NORTH KOREA’S PATIENCE
On the other hand, it is not impossible that it will be the North Korean side who will turn to the bellicosity again. At a post-summit press conference in Hanoi, Choe Son Hui said that in the new situation Chairman Kim “may have lost some of his excitement about making a deal with the Americans in the future”.
Choe’s remark was, most likely, an exercise in brinksmanship, no doubt inspired by the wonderful example of brinksmanship just handed to them by Donald Trump.
It is possible that Kim Jong Un will indeed turn to a hard line – either to bring the Americans to the negotiating table under better conditions, or to show the Americans that North Koreans are tough and not easy to blackmail.
If the U.S. side refuses to restart working-level talks, it is possible that nuclear tests and missile launches will be resumed.

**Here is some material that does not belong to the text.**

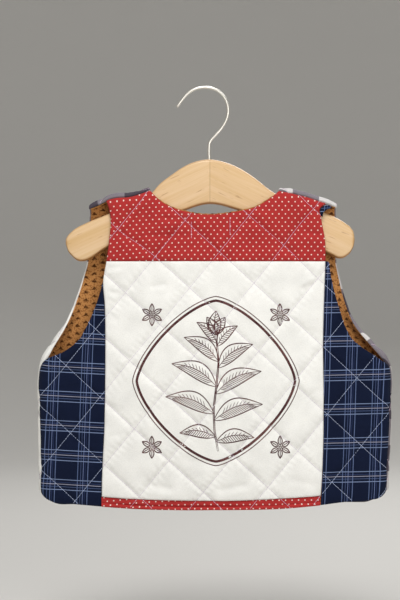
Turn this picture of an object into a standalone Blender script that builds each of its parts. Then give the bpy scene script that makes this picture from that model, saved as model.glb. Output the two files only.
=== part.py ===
"""Toddler's quilted patchwork vest, seen from its back, on a child's wooden hanger with a wire hook.

Metres in the model, millimetres in the tables. +Z is up, +X is to the right of someone who faces the
vest's back, and +Y points to the vest's front. The origin is the inside of the hook's crown.

The vest is laid out as its maker would cut it. Every panel is a grid of points on the cloth's plain
inside, given by how far each lies along the cloth from the middle of the back, and by its height. The
function "around" bends that flat cut round the body, and "over_shoulder" bends the straps over the
hanger. A wall is that grid and a second one outside it, which stands proud where the quilting puffs.
"""

import math

import bmesh
import bpy
import numpy as np

MM = 0.001

# Driving sizes, in millimetres
CENTRE_X = 10.0          # middle line of the vest
SEAM_GAP = 0.3           # between two panels at a seam
FRONT_GAP = 1.0          # between the two fronts
STITCH_WALL = 1.8        # quilted wall along its stitch lines and edges
PUFF = 2.6               # how far the filling stands up between the stitch lines
LINING_WALL = 1.0
LINING_GAP = 0.9         # between the quilted wall and its lining
LINING_INSET = 1.2       # how far the lining stays back from the quilted edge
LINING_NECK_INSET = 0.5
EDGE_FADE = 9.0          # the puffs sink to the plain wall over this width at a free edge
GRID = 11.5              # spacing of the points of a quilted panel
ARMHOLE_GRID = 9.2       # and where a panel bends round an armhole
LINING_GRID = 22.0       # spacing of the points of a lining
YOKE_DROP = 60.0         # rough sizes of the panels, for counting their rows and columns
PANEL_DROP = 240.0
PANEL_WIDTH = 220.0
SIDE_DROP = 200.0
FRONT_WIDTH = 160.0

YOKE_Z = -174.5          # seam under both yokes
UNDERARM_Z = -279.0      # foot of the armholes
SHOULDER_RADIUS = 8.0    # plain inside of a strap over the hanger
SHOULDER_SEAM = math.radians(43)     # the seam lies this far behind the strap's ridge
FRONT_HEM_Z = -419.0
HEM_ROLL = 3.5           # height of the rolled edge under the band
HEM_ROLL_PROUD = 1.4

SMALL_STEP = 0.05        # for the normals of a surface

QUILT_ACROSS = 64.7      # width of a quilting diamond
QUILT_DOWN = 68.4        # height of a quilting diamond
QUILT_TILT_X = 1 / 960   # the lattice leans with the hang of the cloth
QUILT_TILT_Z = 1 / 925
QUILT_START = (0.44, -2.93)
PUFF_SHAPE = 0.6         # below 1 the puffs are full, with a narrow valley at the stitches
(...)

It is possible that Kim Jong Un will indeed turn to a hard line
This author believes that the fear of Donald Trump is still big enough to prevent such a turn of events, but the U.S. President is increasingly ham-strung by the domestic crisis, and this matters. Seeing his trouble at home, North Koreans will feel a greater temptation to challenge him.
Even if the North Koreans are not going to return to tests and launches right now, if they come to see Donald Trump as a lame duck, they will be less interested in achieving the realistically available compromises until the end of his tenure.
So, the “no deal” in Hanoi will probably have limited impact on the state of affairs, but in the longer run it is still is capable of pushing things downhill.